● **INSTRUCTIONS TO FOLLOW**
Find each line holding "from" and copy it out.

• • •

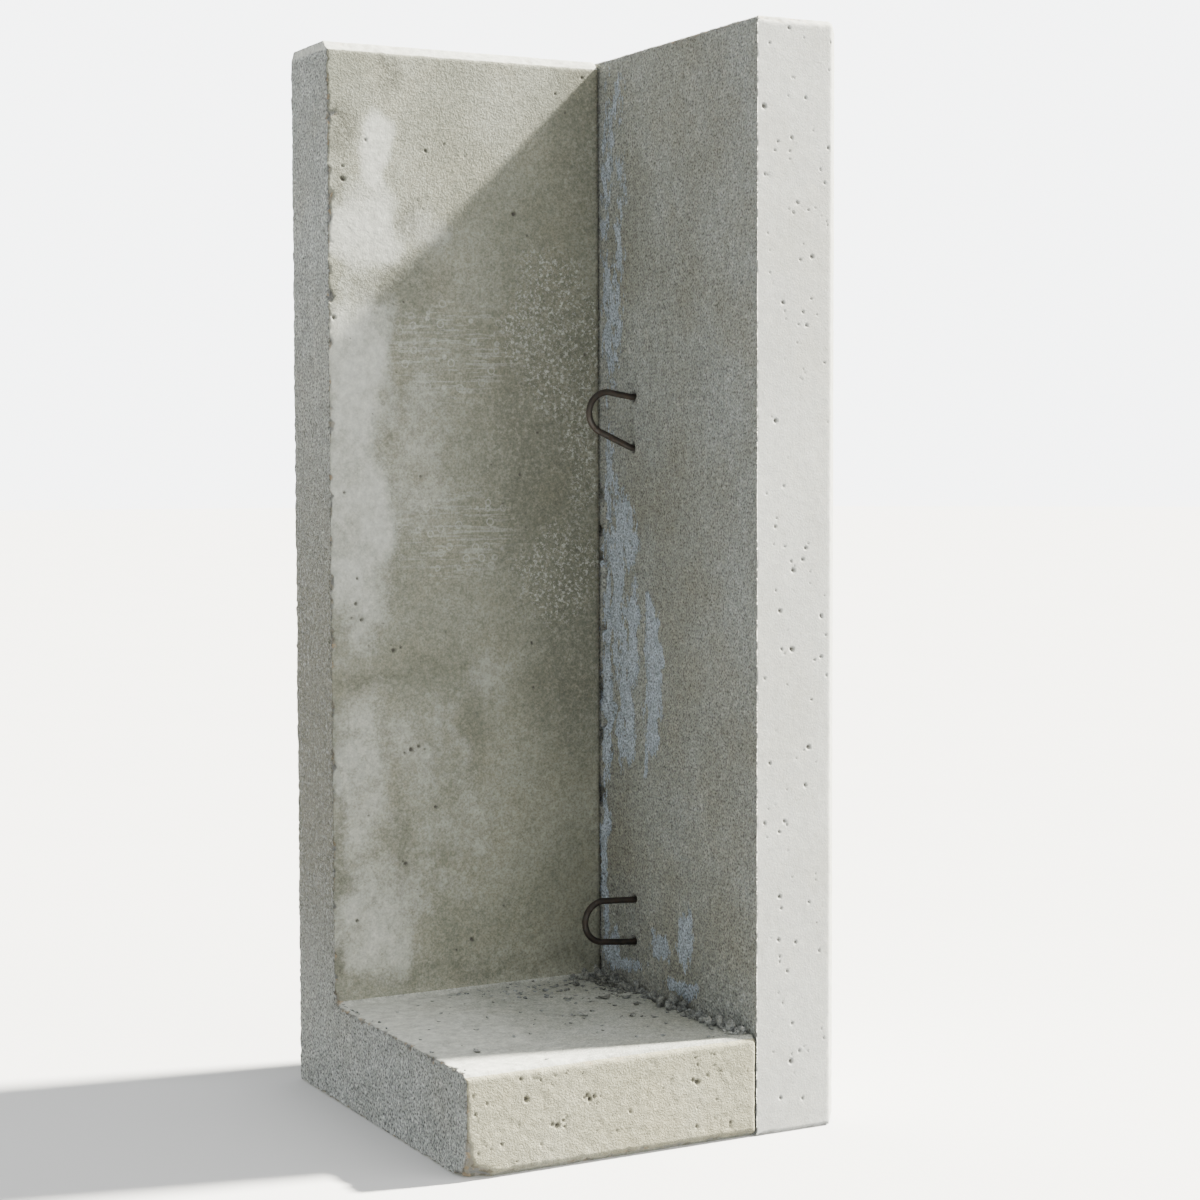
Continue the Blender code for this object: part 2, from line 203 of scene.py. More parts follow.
@dataclass
class Edge:
    """A chamfer between two planes, worn and chipped beyond its nominal width.

    Each plane is (axis, outward, place). The edge runs from start to end along the third axis.
    Its wear is about wear deep in lumps of size lump, and each chip is (middle, length, depth).
    """

    planes: tuple
    start: float
    end: float
    width: float
    wear: float = 0.0004
    lump: float = 0.010
    cell: float = MEDIUM_CELL
    chips: list = field(default_factory=list)

    @property
    def along(self):
        return ({0, 1, 2} - {self.planes[0][0], self.planes[1][0]}).pop()

    def depths(self, points):
        """How far inside each of its two planes the points are."""
        return [(place - points[:, axis]) * outward for axis, outward, place in self.planes]

    def beside(self, points, reach):
        """Which points are within reach of the edge."""
        near = [(depth > -EDGE_SLACK) & (depth < reach) for depth in self.depths(points)]
        run = points[:, self.along]
        return near[0] & near[1] & (run > self.start - ON_PLANE) & (run < self.end + ON_PLANE)


def depth_of_holes(points, side):
    """Depth and cover of the air holes in a side, the cover darkened later as painted shade; each
    hole is (place, place, radius).
    """
    depth = np.zeros(len(points))
    cover = np.zeros(len(points))
    flat = points[:, side.across]
    for first, second, radius in side.holes:
        near = np.flatnonzero(np.all(np.abs(flat - (first, second)) < 2 * radius, axis=1))
        away = np.hypot(flat[near, 0] - first, flat[near, 1] - second)
        away *= 1 + 0.35 * smooth_noise(points[near], radius * 0.9, SEED)
        inside = fade(away, radius * 1.15, radius * 0.55)
        depth[near] = np.maximum(depth[near], inside * min(radius * 1.1, HOLE_DEPTH_LIMIT))
        cover[near] = np.maximum(cover[near], inside)
    return depth, cover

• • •

● **REPLY**
Continue the Blender code for this object: part 2, from line 203 of scene.py. More parts follow.
    Each plane is (axis, outward, place). The edge runs from start to end along the third axis.